Originally from East Texas, Gordon-Reed earned an A.B. in history from Dartmouth College in 1981 and went on to receive her J.D. from Harvard Law School in 1984. After graduating, she briefly became a corporate lawyer and then counsel for the New York City Board of Correction. Soon after, she joined the faculty of New York Law School (NYLS) in 1993.

After 17 years at NYLS, during which she became the Wallace Stevens Professor of Law, and serving as the Board of Governors Professor of History at Rutgers University-Newark, Gordon-Reed became a visiting professor at Harvard Law School in 2009. In 2010, she joined the faculty as the Charles Warren Professor of American Legal History at Harvard Law School and as a professor of history in Harvard’s Faculty of Arts and Sciences.

A recipient of three honorary degrees, she was previously the Carol K. Pforzheimer Professor at the Radcliffe Institute for Advanced Study. She has also been a visiting professor at New York University, and was the Harold Vyvyan Harmsworth Visiting Professor of American History at Queen’s College.

President of the Ames Foundation at Harvard Law School, past president of the Society for Historians of the Early American Republic, and trustee emerita of Dartmouth College, Gordon-Reed has performed extraordinary public service for the Harvard community.

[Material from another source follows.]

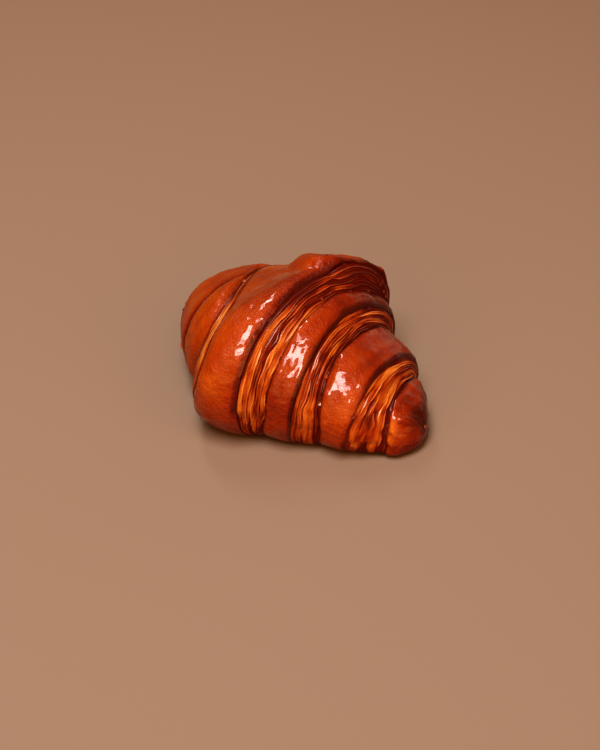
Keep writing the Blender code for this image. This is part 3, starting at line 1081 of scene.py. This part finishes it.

She has served on the Presidential Committee on Harvard and the Legacy of Slavery, the President’s Task Force on Inclusion and Belonging, and also the committee to examine whether to retire the Law School’s shield.

The University Professorships were established in 1935 to recognize individuals whose work on the frontiers of knowledge crossed the traditional boundaries of academic disciplines.

Gordon-Reed will occupy the University Professorship held since 2004 by constitutional scholar Laurence H. Tribe, who retired on June 30.